Given those numbers, more unmarried couples in Canada are buying real estate together. If you and your partner are in a committed, long-term relationship and are thinking of buying your first home, here is some information you might want to take note of before signing on the dotted line for what’s likely to be the most expensive purchase of your lives:

Do you have a cohabitation agreement? If you and your significant other don’t have a cohabitation agreement, you might want to discuss writing one. This legal document will stipulate how the household responsibilities should be divided, and who would get what if you separate. No one goes into a relationship with that mindset, but it’s better to safeguard yourself. These agreements are malleable, so they can reflect changing life circumstances.

Don’t make assumptions. You love your partner and you’ve decided that you want to share everything with him or her, no holds barred—and that includes your home. The law, however, may not look at it that way. Property rights are different if you’re legally married. If you’re in a common-law partnership, you may not automatically share in what would be considered a matrimonial home. Chances are, if your partner dies, his or her portion of the estate won’t automatically go to you, so it’s very important that each of you has a will in which the other is included.

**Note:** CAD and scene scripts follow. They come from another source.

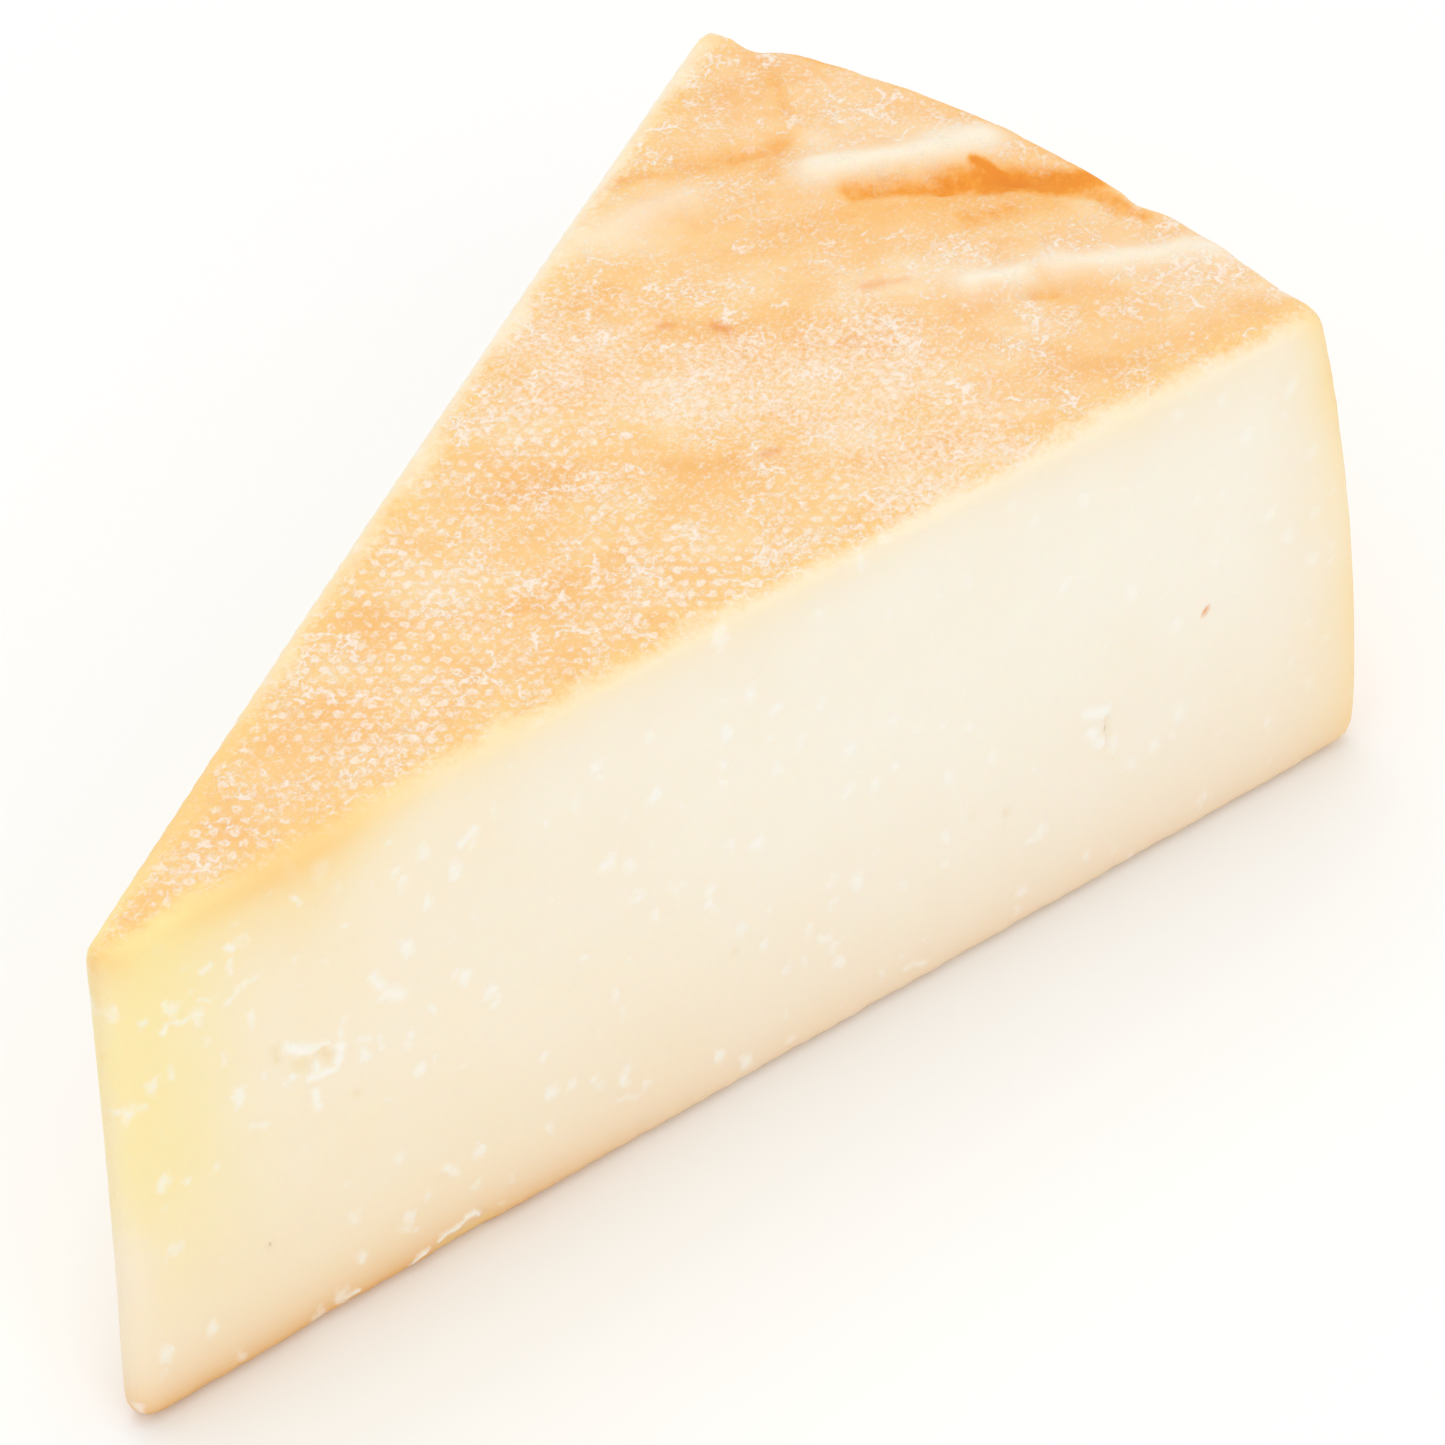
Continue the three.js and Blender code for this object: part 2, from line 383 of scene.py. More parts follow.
def ripening(places):
    """How yellow the paste is, from 0 in the heart to 1 right under the rind, where it has dried; paler
    right at the tip as a painted highlight, and a little yellower towards the tip and the bottom, partly
    as painted shade.
    """
    drift = 1.0 + 0.35 * noise_at(places.points, 16.0, 2, 41.0)
    tipward = 1.0 - step_up(24.0, 44.0, places.radius)
    band = 3.0 + 4.6 * tipward + 2.2 * step_up(95.0, 125.0, places.radius)
    under_top = (0.42 + 0.5 * tipward) * np.exp(-places.under_top / (band * drift))
    # Paler right at the tip: a painted highlight of the tip's edge.
    under_top *= 0.3 + 0.7 * step_up(1.5, 8.0, places.radius)
    under_heel = 0.72 * np.exp(-places.inside_heel / (5.5 * drift))
    under_heel *= 1.0 + 0.35 * step_up(34.0, 52.0, places.z)
    # Yellower towards the tip and the bottom: partly the paste's own tone, partly painted shade.
    heart = 0.3 * (1.0 - step_up(25.0, 105.0, places.radius))
    heart += 0.1 * (1.0 - step_up(8.0, 36.0, places.z))
    return np.clip(heart + np.maximum(under_top, under_heel), 0.0, 1.0)


def tip_tone(places):
    """How lemon yellow the paste is in the strip behind the tip, from 0 to 1."""
    radius = places.radius + 3.0 * noise_at(places.points, 14.0, 2, 46.0)
    strip = step_up(2.0, 7.5, radius) * (1.0 - step_up(8.5, 23.0, radius))
    return strip * step_up(6.0, 36.0, places.z)


def foot_tan_and_shade(places):
    """How tan the paste is towards the base, from 0 to 1: a tan band at the base's edge, with painted
    shade that darkens the paste for some way up from the base.
    """
    heelward = step_up(35.0, 75.0, places.radius)
    at_edge = (1.25 - 0.95 * heelward) * np.exp(-places.z / 2.8)
    # Painted shade: a soft darkening of the paste for some way up from the base.
    painted_shade_over_base = (0.13 + 0.1 * heelward) * np.exp(-places.z / 14.0)
    return np.clip(at_edge + painted_shade_over_base, 0.0, 1.0)


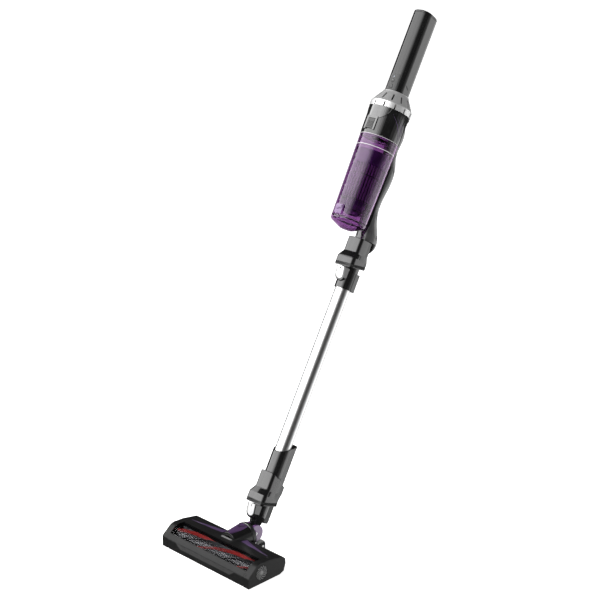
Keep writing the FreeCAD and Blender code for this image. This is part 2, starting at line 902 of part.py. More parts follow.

If you don’t have a will or don’t update it as life changes, the law may step in and divide property—which would include the home you shared with your partner—according to provincial and territorial laws.

There are different rules for different provinces, territories. About five years ago, British Columbia decided that common-law couples, after two years of living together, should have the same rights as their married counterparts. That isn’t so in every province, so you need to check your provincial laws.

In any case, in Alberta, you’d be considered common-law partners after you’ve lived together for at least three years—or are living together and have a child together. That’s two years in Nova Scotia, Newfoundland, Saskatchewan and the Northwest Territories, while in Ontario, PEI and Manitoba, it’s three years. As for Quebec and the Yukon, they don’t recognize common-law partnerships at all.